The second of Cinebook’s 21st century Iznogoud translations is the single most popular volume in the series, having been previously issued in English as Iznogoud on Holiday! by Methuen in 1977 and then again as The Caliph’s Vacation by Darguad International for the American market in 1982. It’s certainly an ideal introduction to the strip, wherein wicked but hapless Grand Vizier Iznogoud spends all his time plotting to overthrow Haroun Al Plassid, dozy leader of old Baghdad, in order to become Caliph in his place.

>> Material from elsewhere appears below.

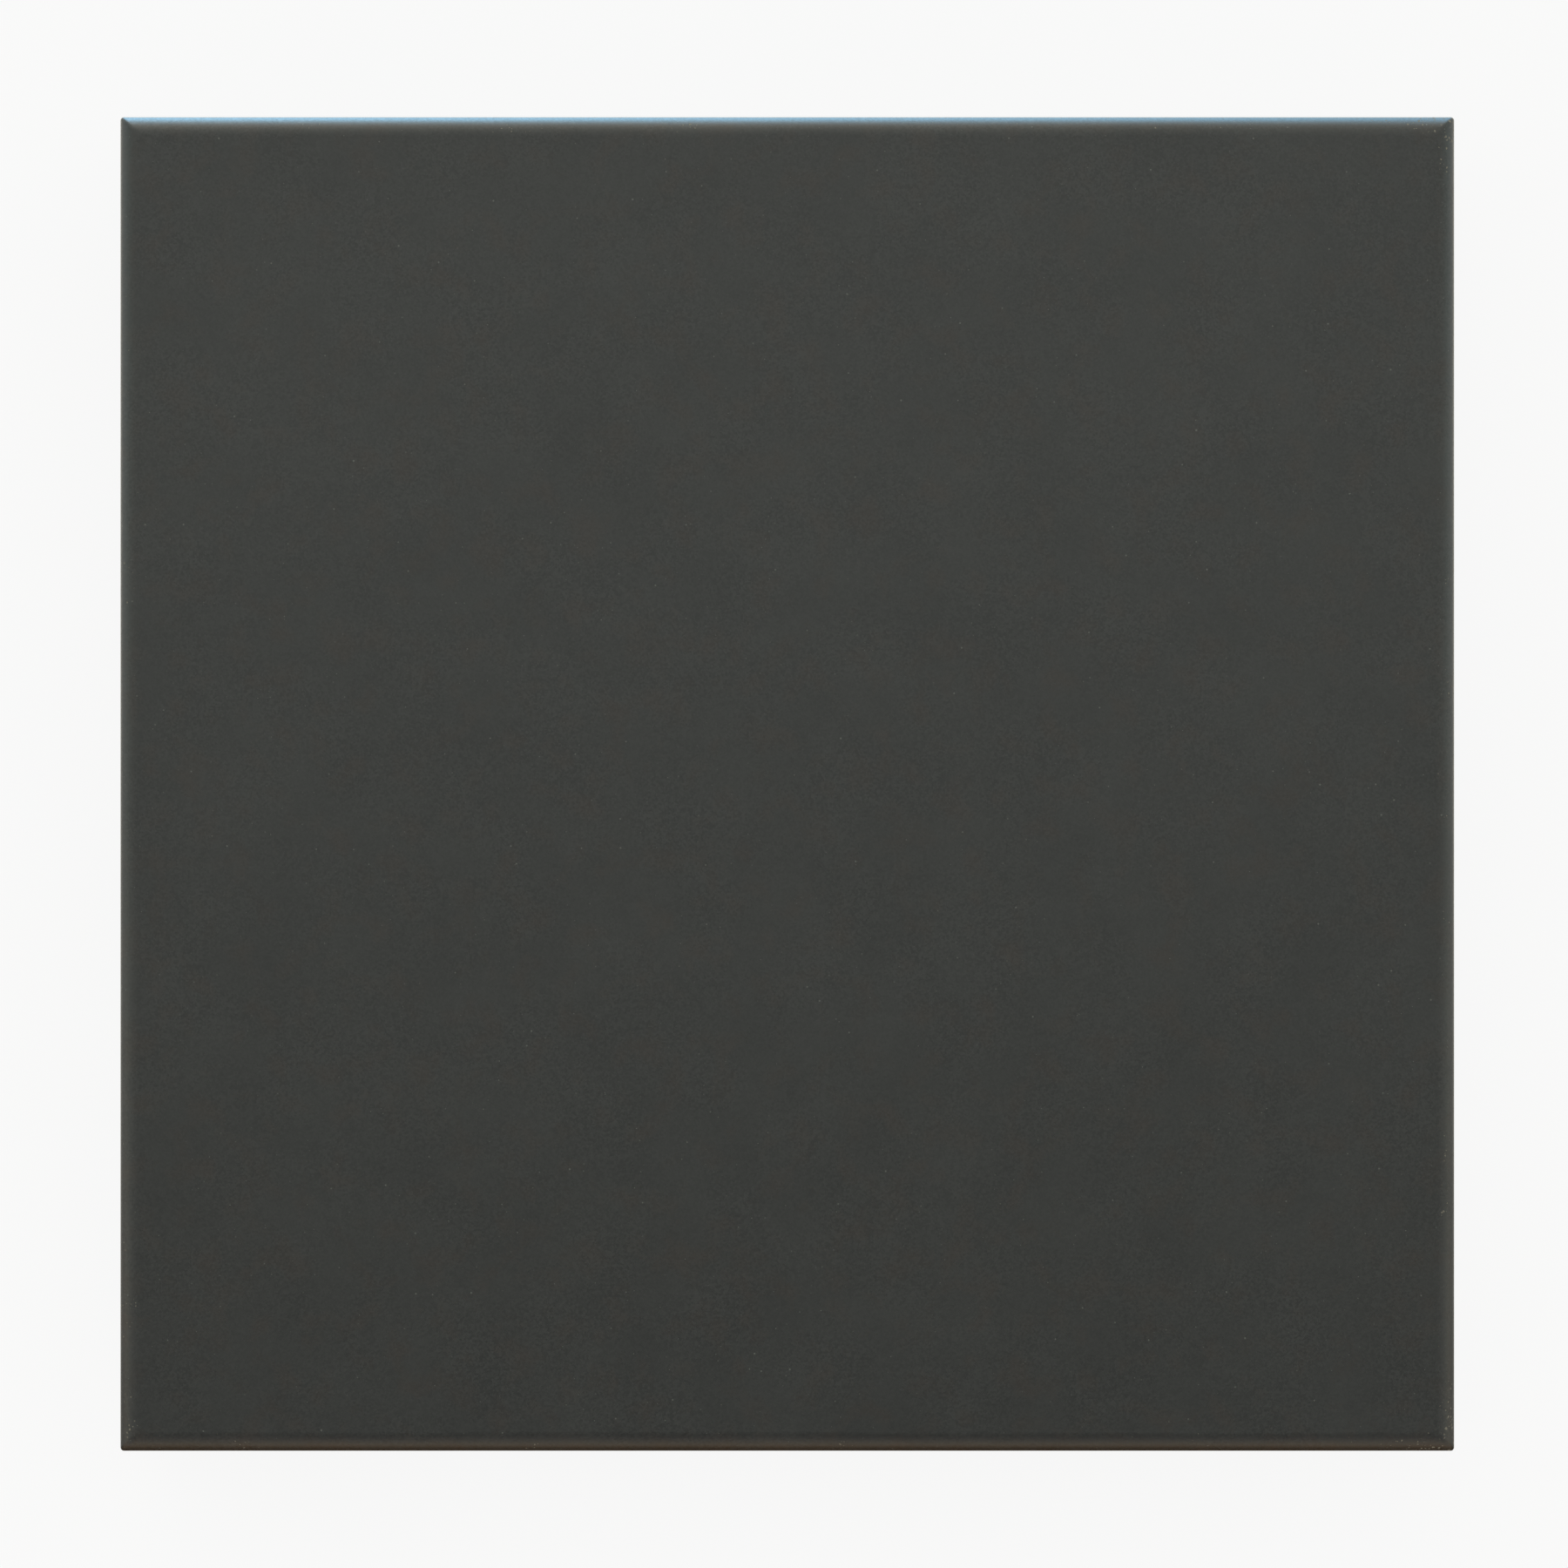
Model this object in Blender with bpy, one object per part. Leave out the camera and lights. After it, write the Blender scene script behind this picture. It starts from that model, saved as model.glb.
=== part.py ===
"""Granite tooling slab for leatherwork: a honed black stone on four stick-on rubber feet.

The stone lies flat with its working face up. The origin is on the bench, under the middle of the
stone. +Z is up, and the sides face -Y (front), +Y (back), -X (left) and +X (right).
"""

import math

import bmesh
import bpy
from mathutils import Matrix

MM = 0.001

# Stone, in millimetres
SLAB_SIDE = 305.0  # square
SLAB_THICKNESS = 30.0
CORNER_RADIUS = 0.8  # upright corners, seen from above
EASE_WIDTH = 5.0  # the eased top edge reaches this far in from the side
EASE_DROP = 5.0  # and this far down from the working face
FACE_CORNER_RADIUS = 1.0  # corners of the flat face, inside the eased edge
ARRIS_RADIUS = 1.0  # bottom edge

# Rubber feet, in millimetres
FOOT_HEIGHT = 5.0
FOOT_RADIUS = 11.0  # at the top, where the foot is widest
FOOT_TAPER = 1.0  # the base is this much smaller in radius
FOOT_BASE_FILLET = 0.8
FOOT_TOP_FILLET = 0.4
FOOT_MARGIN = 21.5  # clear stone between a foot and the nearest sides

# Foam tape discs that hold the feet on, in millimetres
TAPE_THICKNESS = 0.8
TAPE_INSET = 1.5  # from the foot's edge to the tape's
BOND_GAP = 0.3  # between faces that are stuck together

# Facets
EASE_STEPS = 8
CORNER_STEPS = 6
ARRIS_STEPS = 4
ROUND_SEGMENTS = 40
FILLET_SEGMENTS = 3
SMOOTH_UP_TO = math.radians(35)

# Linear colour and roughness of each material
STONE = ((0.046, 0.048, 0.044), 0.42)
RUBBER = ((0.012, 0.012, 0.013), 0.72)
FOAM_TAPE = ((0.13, 0.13, 0.135), 0.85)

# Heights and places that follow from the sizes above
tape_base = FOOT_HEIGHT + BOND_GAP
slab_base = tape_base + TAPE_THICKNESS + BOND_GAP
foot_reach = SLAB_SIDE / 2 - FOOT_MARGIN - FOOT_RADIUS
foot_places = {
    "front_left": (-foot_reach, -foot_reach),
    "front_right": (foot_reach, -foot_reach),
    "back_left": (-foot_reach, foot_reach),
    "back_right": (foot_reach, foot_reach),
}


def clear_scene():
    for obj in list(bpy.data.objects):
        bpy.data.objects.remove(obj)


def make_material(name, color, roughness):
    material = bpy.data.materials.new(name)
    material.use_nodes = True
    shader = material.node_tree.nodes["Principled BSDF"]
    shader.inputs["Base Color"].default_value = (*color, 1.0)
    shader.inputs["Roughness"].default_value = roughness
    shader.inputs["Metallic"].default_value = 0.0
    return material


def mesh_from(shape, name, material):
    """Closes a bmesh into a smooth-shaded mesh, taking it from millimetres to metres."""
    bmesh.ops.transform(shape, matrix=Matrix.Scale(MM, 4), verts=shape.verts)
    bmesh.ops.recalc_face_normals(shape, faces=shape.faces)
    mesh = bpy.data.meshes.new(name)
    shape.to_mesh(mesh)
    shape.free()
    mesh.materials.append(material)
    mesh.shade_smooth()
    mesh.set_sharp_from_angle(angle=SMOOTH_UP_TO)
    return mesh


def quarter_turn(steps):
    """Angles from 0 to a right angle, both ends included."""
    return [math.pi / 2 * step / steps for step in range(steps + 1)]


def slab_profile():
    """Inset from the side and height above the stone's base, from the bottom up."""
    arris = [
        (ARRIS_RADIUS * (1 - math.sin(turn)), ARRIS_RADIUS * (1 - math.cos(turn)))
        for turn in quarter_turn(ARRIS_STEPS)
    ]
    # a quarter round, level where it meets the working face
    ease = [
        (EASE_WIDTH * (1 - math.cos(turn)), SLAB_THICKNESS - EASE_DROP * (1 - math.sin(turn)))
        for turn in quarter_turn(EASE_STEPS)
    ]
    return arris + ease


def rounded_square(half, radius, height):
    """A level ring of points, anticlockwise from above."""
    ring = []
    for quarter in range(4):
        facing = quarter * math.pi / 2
        middle_x = (half - radius) * math.copysign(1, math.cos(facing + math.pi / 4))
        middle_y = (half - radius) * math.copysign(1, math.sin(facing + math.pi / 4))
        for turn in quarter_turn(CORNER_STEPS):
            x = middle_x + radius * math.cos(facing + turn)
            y = middle_y + radius * math.sin(facing + turn)
            ring.append((x, y, height))
    return ring


def slab_mesh(material):
    """The stone, with its base at height 0: rounded squares joined up its profile."""
    shape = bmesh.new()
    rings = []
    for inset, height in slab_profile():
        corner = CORNER_RADIUS + (FACE_CORNER_RADIUS - CORNER_RADIUS) * inset / EASE_WIDTH
        points = rounded_square(SLAB_SIDE / 2 - inset, corner, height)
        rings.append([shape.verts.new(point) for point in points])
    for lower, upper in zip(rings, rings[1:]):
        for here in range(len(lower)):
            after = (here + 1) % len(lower)
            shape.faces.new((lower[here], lower[after], upper[after], upper[here]))
    shape.faces.new(reversed(rings[0]))
    shape.faces.new(rings[-1])
    return mesh_from(shape, "granite_slab", material)


def disc(base_radius, top_radius, height):
    """An upright round bmesh with its base at height 0."""
    shape = bmesh.new()
    bmesh.ops.create_cone(
        shape,
        cap_ends=True,
        segments=ROUND_SEGMENTS,
        radius1=base_radius,
        radius2=top_radius,
        depth=height,
        matrix=Matrix.Translation((0.0, 0.0, height / 2)),
    )
    return shape


def round_rim(shape, height, radius):
    """Fillets the circle of edges at a height."""
    rim = [edge for edge in shape.edges if all(abs(v.co.z - height) < 1e-6 for v in edge.verts)]
    bmesh.ops.bevel(
        shape,
        geom=rim,
        offset=radius,
        offset_type="OFFSET",
        segments=FILLET_SEGMENTS,
        profile=0.5,
        affect="EDGES",
    )


def foot_mesh(material):
    """A moulded bumper, narrower at the base, with its base at height 0."""
    shape = disc(FOOT_RADIUS - FOOT_TAPER, FOOT_RADIUS, FOOT_HEIGHT)
    round_rim(shape, 0.0, FOOT_BASE_FILLET)
    round_rim(shape, FOOT_HEIGHT, FOOT_TOP_FILLET)
    return mesh_from(shape, "foot", material)


def tape_mesh(material):
    """A stamped disc of foam tape, with its base at height 0."""
    radius = FOOT_RADIUS - TAPE_INSET
    return mesh_from(disc(radius, radius, TAPE_THICKNESS), "foot_tape", material)


def place(name, mesh, parent, x, y, height):
    obj = bpy.data.objects.new(name, mesh)
    bpy.context.scene.collection.objects.link(obj)
    obj.parent = parent
    obj.location = (x * MM, y * MM, height * MM)


def main():
    clear_scene()
    assembly = bpy.data.objects.new("slab_assembly", None)
    bpy.context.scene.collection.objects.link(assembly)

    slab = slab_mesh(make_material("honed_black_granite", *STONE))
    place("granite_slab", slab, assembly, 0.0, 0.0, slab_base)

    foot = foot_mesh(make_material("black_rubber", *RUBBER))
    tape = tape_mesh(make_material("grey_foam_tape", *FOAM_TAPE))
    for corner, (x, y) in foot_places.items():
        place(f"foot_{corner}", foot, assembly, x, y, 0.0)
        place(f"foot_tape_{corner}", tape, assembly, x, y, tape_base)


main()
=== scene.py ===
import math

import bpy
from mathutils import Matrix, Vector


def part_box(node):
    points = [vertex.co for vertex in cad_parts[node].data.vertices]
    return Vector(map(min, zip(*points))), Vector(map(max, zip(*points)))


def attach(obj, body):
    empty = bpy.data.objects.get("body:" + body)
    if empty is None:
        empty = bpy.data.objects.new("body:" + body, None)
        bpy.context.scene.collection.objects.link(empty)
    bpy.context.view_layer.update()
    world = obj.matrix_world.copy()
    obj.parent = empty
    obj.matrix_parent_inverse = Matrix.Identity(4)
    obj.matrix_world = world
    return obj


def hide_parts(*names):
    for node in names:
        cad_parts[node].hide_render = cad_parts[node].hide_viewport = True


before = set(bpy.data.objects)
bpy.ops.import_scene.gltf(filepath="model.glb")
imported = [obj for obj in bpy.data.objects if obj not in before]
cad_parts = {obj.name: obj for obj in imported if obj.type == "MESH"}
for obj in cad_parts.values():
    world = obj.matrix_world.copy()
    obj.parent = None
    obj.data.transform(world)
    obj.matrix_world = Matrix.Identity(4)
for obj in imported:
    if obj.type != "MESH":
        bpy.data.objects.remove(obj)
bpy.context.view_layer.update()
slabLow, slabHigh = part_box("granite_slab")
footLow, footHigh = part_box("foot_back_right")
tapeLow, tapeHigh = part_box("foot_tape_back_right")
scene = bpy.context.scene
mm = 0.001
print("frame loaded with", len(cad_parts), "nodes")


# camera, straight down on the working face
cameraValues = {
    "lens": 85.0,  # mm
    "sensor": 36.0,  # mm
    "slabShare": 0.85,  # of the view's width
    "beside": (-0.76 * mm, 0.0),  # the slab sits a little right of the middle
    "easeDrop": 5.0 * mm,  # from the face down to the foot of the eased edge
}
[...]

The Caliph’s Vacaction collects four, ten-page tales by the French writer-artist team of René Goscinny and Jean Tabary, all of them dating from the years 1966 and 1967. This was a time when the ideas of Sigmund Freud were common currency among French intellectuals like Jacques Lacan and Louis Althusser. It’s not too fanciful to say that Iznogoud can happily be read as a Freudian farce about thwarted desires for unobtainable objects, and the need for sons to displace their fathers – although sometimes a flying carpet is just a flying carpet.

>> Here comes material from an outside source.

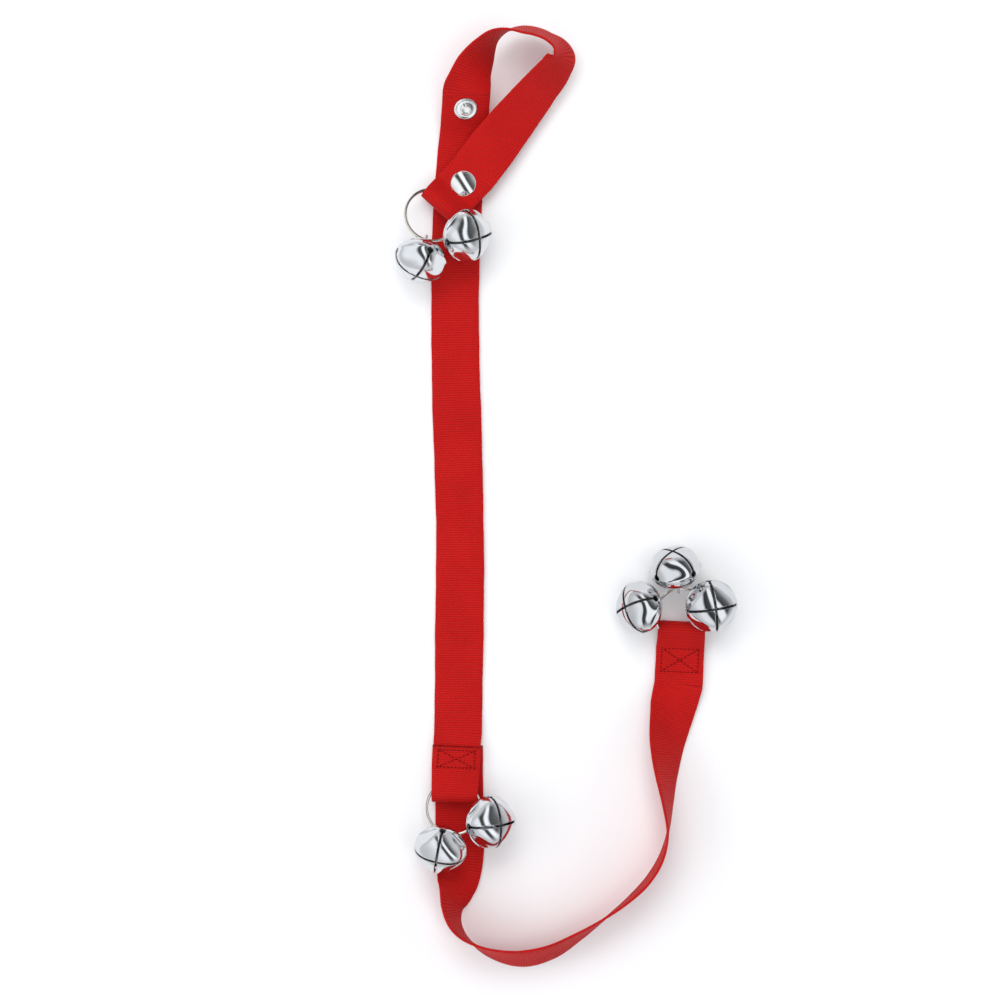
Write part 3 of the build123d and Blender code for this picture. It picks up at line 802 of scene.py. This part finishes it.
def thread_tree(material):
    """Geometry nodes that lay one stitch after another along the seam lines."""
    tree = bpy.data.node_groups.new("stitches_on_seam", "GeometryNodeTree")
    face = tree.interface
    face.new_socket("Geometry", in_out="INPUT", socket_type="NodeSocketGeometry")
    for label in ("Stitch Length", "Thread Radius"):
        face.new_socket(label, in_out="INPUT", socket_type="NodeSocketFloat")
    face.new_socket("Seed", in_out="INPUT", socket_type="NodeSocketInt")
    face.new_socket("Geometry", in_out="OUTPUT", socket_type="NodeSocketGeometry")
    given = node(tree, "NodeGroupInput").outputs
    line = node(tree, "GeometryNodeMeshToCurve", {"Mesh": given["Geometry"]}).outputs[0]
    points = node(tree, "GeometryNodeCurveToPoints",
                  {"Curve": line, "Length": given["Stitch Length"]}, mode="LENGTH")
    aligned = node(tree, "FunctionNodeAlignRotationToVector",
                   {"Vector": points.outputs["Tangent"]}, axis="X").outputs[0]
    grain = node(tree, "GeometryNodeMeshUVSphere", {"Segments": 8, "Rings": 6, "Radius": 1.0})
    wobble = node(tree, "FunctionNodeRandomValue", {2: 0.88, 3: 1.08, "Seed": given["Seed"]},
                  data_type="FLOAT").outputs[1]
    long = maths(tree, "MULTIPLY", given["Stitch Length"], 0.43)
    shape = node(tree, "ShaderNodeCombineXYZ", {
        0: maths(tree, "MULTIPLY", long, wobble), 1: given["Thread Radius"],
        2: maths(tree, "MULTIPLY", given["Thread Radius"], 0.8)}).outputs[0]
    laid = node(tree, "GeometryNodeInstanceOnPoints", {
        "Points": points.outputs["Points"], "Instance": grain.outputs[0],
        "Rotation": aligned, "Scale": shape}).outputs[0]
    real = node(tree, "GeometryNodeRealizeInstances", {0: laid}).outputs[0]
    smooth = node(tree, "GeometryNodeSetShadeSmooth", {0: real}).outputs[0]
    painted = node(tree, "GeometryNodeSetMaterial", {"Geometry": smooth}).outputs[0]
    tree.nodes[-1].inputs["Material"].default_value = material
    result = node(tree, "NodeGroupOutput")
    tree.links.new(painted, result.inputs[0])
    return tree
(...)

Goscinny’s scripts often poke fun at contemporary fads and trends, and frequently include a few local or topical references that may well elude more modern readers. So lead strip ‘Summer Vacation, or Never Say Die’ is a satiric look at the cheap package holidays increasingly popular in Europe towards the end of the 1960s. Iznogoud, of course, has no interest in topping up his tan. Any holiday for him is just another opportunity to seize the reins of power.

In the second strip, ‘Good Sports in the Caliphate’, Iznogoud discovers that magician-meteorologist Fo’orkahst’s weather reports create the opposite conditions, so that the prediction of a sunny day leads to constant showers. Baghdad is soon blanketed in snow, although to Iznogoud’s increasing exasperation the Caliph fails to come a cropper on the ski slopes.

Then in ‘The Caliph’s Cruise’, Iznogoud takes to the water with the Caliph and Simp’l, “the unluckiest sailor to sail the seven seas”. After the inevitable shipwreck, the trio wash up on a desert island populated by unfortunate ‘native’ stereotypes of a kind that were once common to all forms of broad comedy, but which now need rather more contextualising than Cinebook here provide.

Finally, in ‘Lihkwid’s Bottle or The Bottle of Lihkwid’, Iznogoud tries to get the Caliph to drink all of a vile-tasting elixir, the very last drop of which will transform Haroun Al Plassid into a slug. This is the best tale in the collection, showing all of Goscinny’s flair for orchestrating chaos and confusion, although as with nearly all the Iznogoud albums a consistent, pleasing standard of comic book craft is maintained throughout. Next in the series is Iznogoud the Infamous, although the books can be read in any order.